You need to find duplicates and then identify the records by their primary keys.
Here’s an example of how to find duplicate records using a window function in SQL:
Suppose we have a table of students that includes columns for student ID, name, and age. We want to find all the students who have the same name and age. We can use a window function to do this in a single SQL query:
CREATE TABLE students ( id INT PRIMARY KEY, name VARCHAR(50) NOT NULL, age INT NOT NULL ); INSERT INTO students (id, name, age) VALUES (1, 'Alice', 20), (2, 'Bob', 22), (3, 'Charlie', 20), (4, 'Alice', 20), (5, 'David', 18), (6, 'Charlie', 20), (7, 'Eve', 19), (8, 'Bob', 22), (9, 'Frank', 21);
Now, to find the duplicates, we can use a window function along with the COUNT aggregate function. The window function allows us to partition the data by name and age, so that the “COUNT” function will only count the number of rows with the same name and age:
select id, name, age from ( select id, name, age, count(*) over (partition by name, age) as cnt from students) sub where cnt > 1;
In this query, the subquery calculates the count of rows with the same name and age using the window function. The outer query then selects only the rows where the count is greater than 1, i.e. the rows with duplicate name and age.
Using a window function in this way is more efficient than other SQL methods for finding duplicates, such as self-joins or subqueries with group-by clauses. With a window function, we can perform the partition and aggregation in a single pass over the data, rather than having to join or group the data multiple times. This can lead to significant performance improvements, especially for large datasets.
Overall, window functions are a powerful and efficient tool in SQL for performing complex data analysis tasks, such as finding duplicates or calculating running totals. By using them in our queries, we can write more concise and efficient SQL code that is easier to understand and maintain.
Alternatives to Windows Functions
Without using window functions, one way to find duplicates in SQL is to use a self-join on the table, where we join the table to itself on the columns that we want to check for duplicates (in this case, name and age). The resulting join will include all pairs of rows that have the same name and age, so we can use a “GROUP BY” clause to group them together and count the number of duplicates.

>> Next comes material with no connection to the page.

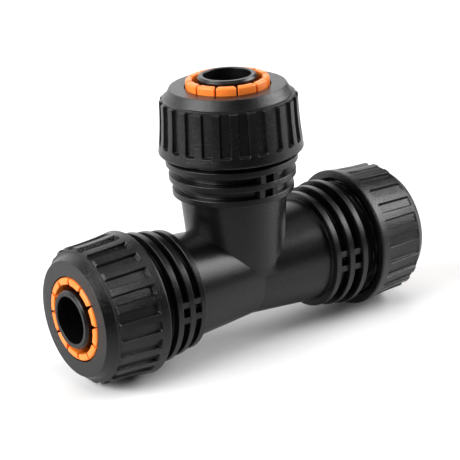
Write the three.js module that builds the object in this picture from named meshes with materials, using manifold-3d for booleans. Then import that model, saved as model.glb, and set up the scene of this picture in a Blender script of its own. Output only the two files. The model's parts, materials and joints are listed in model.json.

Here’s an example of how to find duplicates using a self-join in SQL:
select s1.id, s1.name, s1.age from students s1 join students s2 on s1.name = s2.name and s1.age = s2.age and s1.id < s2.id group by s1.id, s1.name, s1.age having count(*) > 1;
In this query, we join the “students” table to itself on the “name” and “age” columns, and we add a condition to ensure that we only match each pair of rows once (by comparing the “id” column). We then group the resulting pairs of rows by the “id”, “name”, and “age” columns, and we use the “HAVING” clause to filter out any groups that don’t have at least two rows (i.e. duplicates).
While this approach can work, it can be less efficient and harder to read and maintain than using a window function. The self-join can be computationally expensive, especially for large datasets, and it can become more complex when we want to check for duplicates on multiple columns or apply more complex filtering or aggregation operations. In contrast, the window function approach allows us to perform the partition and aggregation in a single query, making it more efficient and easier to understand.